|One of the entrances to the University of Chicago|
However, this paragraph stood out:
Our commitment to academic freedom means that we do not support so-called "trigger warnings," we do not cancel invited speakers because their topics might prove controversial, and we do not condone the creation of intellectual "safe spaces" where individuals can retreat from ideas and perspectives at odds with their own.Interestingly, both trigger warnings and safe spaces were presented in quotation marks, while academic freedom was not. This guided the reporting on and discussion of the letter in both mainstream media and social media. Many accepted at face value that the university was taking a principled stand for freedom of speech.
However, as a member of a minority religion in the University of Chicago Divinity School's graduate program, I have had many personal experiences that directly contradict the letter's assertions that all perspectives are welcome at the institution. Since I joined the program in 2014, there have also been several reported incidents that suggest the university has ongoing issues with equal rights for many kinds of minorities. These problems are not unique to this institution.
Given these issues, I recently revived the dormant Interfaith Dialogue organization at the school and now serve as president. Upon seeing the dean's letter, I immediately made a public statement declaring Interfaith Dialogue to be a safe space for members of minority faiths.
I was soon contacted by Beth McMurtrie, Senior Writer for The Chronicle of Higher Education. She asked to interview me for "a story about reaction on campus to the U of Chicago's letter to new students about safe spaces/academic freedom." As happened in my past interviews with The Daily Beast, OnFaith, Public Radio International, and The History Channel, only a tiny bit of my answer was used for the article as published. In this case, Ms. McMurtrie only used one sentence of mine.

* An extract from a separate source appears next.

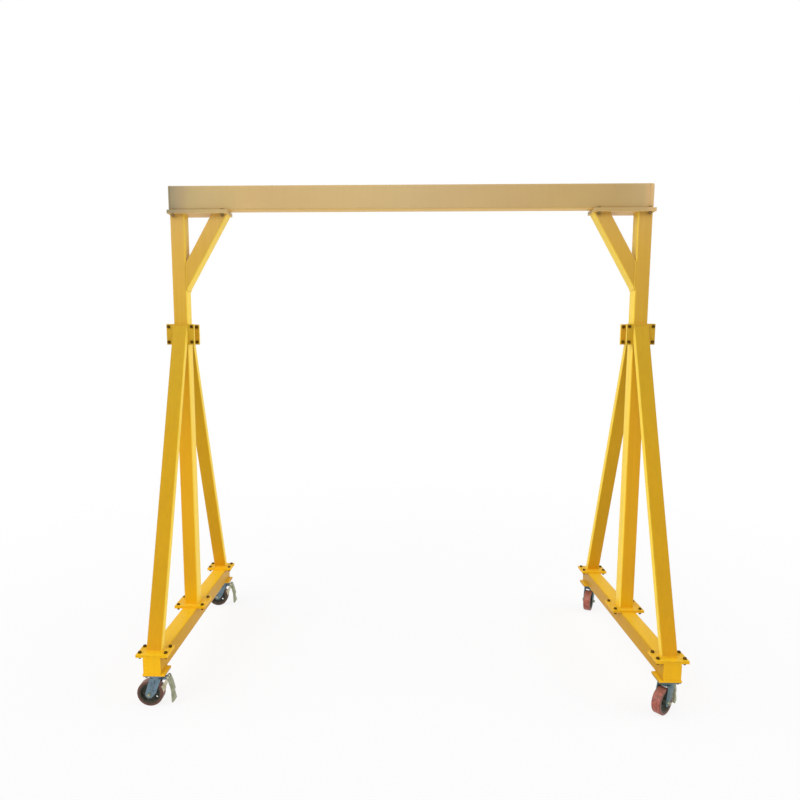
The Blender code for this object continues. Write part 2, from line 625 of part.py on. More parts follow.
def brake_shoe():
    """Arm from the brake pin to a curved pad in front of the tread; origin on the pin."""
    centre = (-TRAIL - PIN_FORWARD, WHEEL_RADIUS - PIN_HEIGHT)
    near = WHEEL_RADIUS + SHOE_CLEARANCE
    far = near + SHOE_PAD_THICKNESS
    low, high = (math.degrees(a) for a in SHOE_ARC)
    pad = arc(centre, near, low, high, 4) + arc(centre, far, high, low, 4)
    foot = arc(centre, far - WELD_SINK, high - 4, low + 4, 2)
    arm = arc((0, 0), EYE_RADIUS - WELD_SINK, -20, 200, 8) + foot
    eye = circle((0, 0), PIN_RADIUS + PIN_PLAY, PIN_SIDES)
    arm_slab = upright_slab(arm, -SHOE_HALF_WIDTH, SHOE_HALF_WIDTH, [eye])
    return united(arm_slab, upright_slab(pad, -SHOE_PAD_HALF_WIDTH, SHOE_PAD_HALF_WIDTH))


def brake_pedal():
    """Pressed channel that hangs from the brake pin and ends in a pointed toe."""
    toe = -PEDAL_LENGTH
    metal = PEDAL_METAL
    face = [PEDAL_NECK, PEDAL_KNEE, PEDAL_WAIST, (PEDAL_LIP[0], toe + PEDAL_LIP[1])]
    back = [(PEDAL_TOE[1], toe + PEDAL_TOE_EDGE), *PEDAL_BACK]
    eye_radius = EYE_RADIUS + WELD_SINK
    outline = arc((0, 0), eye_radius, 200, 15, 9) + face + [(PEDAL_TOE[0], toe)] + back
    shell = upright_slab(outline, -PEDAL_OUTER, PEDAL_OUTER)
    room = [(eye_radius + WELD_SINK, POCKET_TOP), (eye_radius + WELD_SINK, 0.0)]
    room += [(x - metal, z) for x, z in face]
    room += [(PEDAL_TOE[0] - metal, toe + metal), (-POCKET_BACK, toe), (-POCKET_BACK, POCKET_TOP)]
    pocket = upright_slab(room, -PEDAL_INNER, PEDAL_INNER)
    eye_cut = across(rod(PIN_RADIUS + PIN_PLAY, -2 * PEDAL_OUTER, 2 * PEDAL_OUTER))
    return cut(shell, pocket, eye_cut)


def make_caster(corner, heading, materials):
    end, side = corner.split("_")
    out = -1 if side == "left" else 1
    x = out * (COLUMN_X + CASTER_X)
    y = CASTER_Y if end == "rear" else -CASTER_Y
    zinc, pale = materials["zinc"], materials["pale_zinc"]
    seat = anchor(f"caster_seat_{corner}", at=(x, y, 0))
    swivel = anchor(f"caster_swivel_{corner}", seat, turn=heading)
    hub = (-TRAIL, 0, WHEEL_RADIUS)
    pin = (PIN_FORWARD, 0, PIN_HEIGHT)
    name = f"caster_{corner}"
    place(f"{name}_top_plate", caster_plate(), zinc, seat)
    place(f"{name}_kingpin", kingpin(), zinc, seat)
    place(f"{name}_fork", fork(), zinc, swivel)
    place(f"{name}_axle", axle(), pale, swivel, at=hub)
    place(f"{name}_wheel_core", wheel_core(), materials["cast_iron"], swivel, at=hub)
    place(f"{name}_wheel_tread", wheel_tread(), materials["polyurethane"], swivel, at=hub)
    place(f"{name}_brake_pin", brake_pin(), pale, swivel, at=pin)
    place(f"{name}_brake_shoe", brake_shoe(), pale, swivel, at=pin)
    place(f"{name}_brake_pedal", brake_pedal(), pale, swivel, at=pin)


def main():
    for thing in list(bpy.data.objects):
        bpy.data.objects.remove(thing, do_unlink=True)
    materials = make_materials()
    paint = materials["yellow_paint"]
    make_beam(paint)
    for side, turn in (("right", 0.0), ("left", math.pi)):
        make_tower(side, turn, paint)
    for corner, heading in CASTER_HEADINGS.items():
        make_caster(corner, heading, materials)


main()
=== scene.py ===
# %% [markdown]
# # Finishing a portable gantry crane
# The crane's plain solids come packed as a fixed frame, with every part already in its place.
# This lesson dresses them: worn edges, weld beads, hexagon bolts, turned wheels and painted or
# zinc-plated finishes. Nothing is moved, so each new piece takes its place from the frame.

# %% Load the frame
import json
import math

import bmesh
import bpy
from mathutils import Matrix, Vector

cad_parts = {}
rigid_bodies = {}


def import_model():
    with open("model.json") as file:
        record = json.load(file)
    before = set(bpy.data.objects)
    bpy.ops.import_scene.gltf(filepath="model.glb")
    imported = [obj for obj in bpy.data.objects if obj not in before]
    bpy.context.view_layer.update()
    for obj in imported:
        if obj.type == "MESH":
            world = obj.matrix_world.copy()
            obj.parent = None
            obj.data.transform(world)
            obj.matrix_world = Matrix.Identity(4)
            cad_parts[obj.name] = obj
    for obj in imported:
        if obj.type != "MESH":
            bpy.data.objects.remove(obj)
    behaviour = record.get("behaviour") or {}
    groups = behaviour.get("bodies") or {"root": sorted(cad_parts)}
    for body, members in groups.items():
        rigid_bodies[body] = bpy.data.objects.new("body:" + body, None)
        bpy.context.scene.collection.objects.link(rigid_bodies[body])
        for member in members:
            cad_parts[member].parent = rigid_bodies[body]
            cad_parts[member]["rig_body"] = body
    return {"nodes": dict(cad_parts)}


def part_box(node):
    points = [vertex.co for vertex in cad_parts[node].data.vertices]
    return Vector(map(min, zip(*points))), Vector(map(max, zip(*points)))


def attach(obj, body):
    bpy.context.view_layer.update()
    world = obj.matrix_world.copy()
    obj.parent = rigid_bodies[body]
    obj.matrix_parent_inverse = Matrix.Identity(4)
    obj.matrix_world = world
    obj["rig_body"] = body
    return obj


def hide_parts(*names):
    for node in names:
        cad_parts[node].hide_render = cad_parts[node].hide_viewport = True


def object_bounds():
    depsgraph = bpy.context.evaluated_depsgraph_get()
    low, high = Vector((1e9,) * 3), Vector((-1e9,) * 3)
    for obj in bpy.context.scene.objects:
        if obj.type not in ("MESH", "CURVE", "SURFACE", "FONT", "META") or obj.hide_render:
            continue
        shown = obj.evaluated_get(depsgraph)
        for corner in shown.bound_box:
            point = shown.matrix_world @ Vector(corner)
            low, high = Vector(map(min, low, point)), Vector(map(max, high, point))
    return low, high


for thing in list(bpy.data.objects):
    bpy.data.objects.remove(thing)
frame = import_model()
cad_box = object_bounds()

# %% [markdown]
# ## Where the viewer stands
# The crane is three metres tall. The lens stands about four metres in front of the beam and two
# metres up, and looks slightly down. A focal length of 28 mm takes in the whole crane. The view
# is framed by shifting the lens, not by tilting it further, so the columns stay nearly upright.

# %% Camera
def into_scene(name, data):
    """An object that carries the data, linked into the scene."""
    thing = bpy.data.objects.new(name, data)
    bpy.context.scene.collection.objects.link(thing)
    return thing


lens = bpy.data.cameras.new("camera")
lens.sensor_width = 36.0
lens.lens = 28.475
lens.shift_x = 0.0256
lens.shift_y = 0.0243
camera = into_scene("camera", lens)
camera.location = (-0.089, -4.088, 2.060)
camera.rotation_euler = (math.radians(83.12), 0.0, math.radians(1.351))
bpy.context.scene.camera = camera
bpy.context.scene.view_settings.view_transform = "Standard"
print("camera at", tuple(camera.location))

# %% [markdown]
# ## A helper for shader nodes
# A material is a small network. Writing each node as one line, with what feeds it, keeps the
# network readable: a feed is either a number or the output of an earlier node.


# %% Shader node helpers
def add(tree, kind, feeds=(), **settings):
    """Add a node. Each feed is (socket, value or another node's output)."""
    made = tree.nodes.new(kind)
    for name, value in settings.items():
        setattr(made, name, value)
    for key, value in feeds:
        if isinstance(value, bpy.types.NodeSocket):
            tree.links.new(value, made.inputs[key])
        else:
            made.inputs[key].default_value = value
    return made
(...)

I completely understand. Journalists must collect and review a great amount of information, then condense and select what they have gathered to create a clear narrative. However, I would like to offer my full answers here, since they place in perspective the small quote that was used in Ms. McMurtrie's article.
What follows are her questions (in bold) and my answers. This is a complicated issue, and there are no easy solutions.
What's your reaction to the letter?
I immediately and publicly declared Interfaith Dialogue, the registered student organization I lead as president, to be a safe space for members of minority religious traditions.
|Interfaith Dialogue at the University of Chicago|
As the first practitioner of Ásatrú (a modern iteration of Old Norse polytheistic religion) in the Divinity School's graduate program and as someone who had family in death camps in the mid-twentieth century, I feel a particular responsibility to stand with minority faith adherents whose voices have not been widely heard and whose experiences have not been openly addressed.
What do you think the administration was trying to say and why?
One of the things we learn early at the Divinity School is that we cannot know what is in the heart of someone who creates a text. We can only deal with the text as it stands and discuss various modes of reading and interpretation.
|The University of Chicago Divinity School|
That being said, the online and social media reaction to the letter has been noteworthy.
Members of the extremist alt-right community have been high-fiving the university for standing up for "free speech" and against "social justice warriors" and "cultural Marxists." The same segment of society is using the same terminology to cheer the university as it has been using to cheer the most disturbing elements of Donald Trump's presidential campaign.
Whatever the original intention of the letter, this is troubling and should be publicly addressed.
Any broader comments about the larger debate around safe spaces and trigger words that academia is wrestling with?
There has recently been heated discussion of these issues by academics, students, media, and commentariat. We are taught in the Divinity School to interrogate what is behind questions asked and to examine power dynamics of such interactions.
|Projecting an image of diversity at the University of Chicago|
Within the academy, who is standing up on either side of this debate? Many very emotional issues are at play here, but I worry that stances against safe spaces and trigger warnings by faculty and administrators in the name of free speech are sometimes made in order to maintain a status quo in which young women and members of underrepresented minority communities do not feel safe questioning the often traditionally patriarchal systems in which they find themselves.
How do we balance the right to free speech of tenured professors with equal rights for undergraduate students whose worldviews have long gone unheard in the academy? I am not sure that receiving such a letter from upper administration effectively communicates the University of Chicago's true and real dedication to an open dialogue in which a young Latina student can raise her hand in class and strongly challenge a statement made by a senior faculty member without fear of reprisal.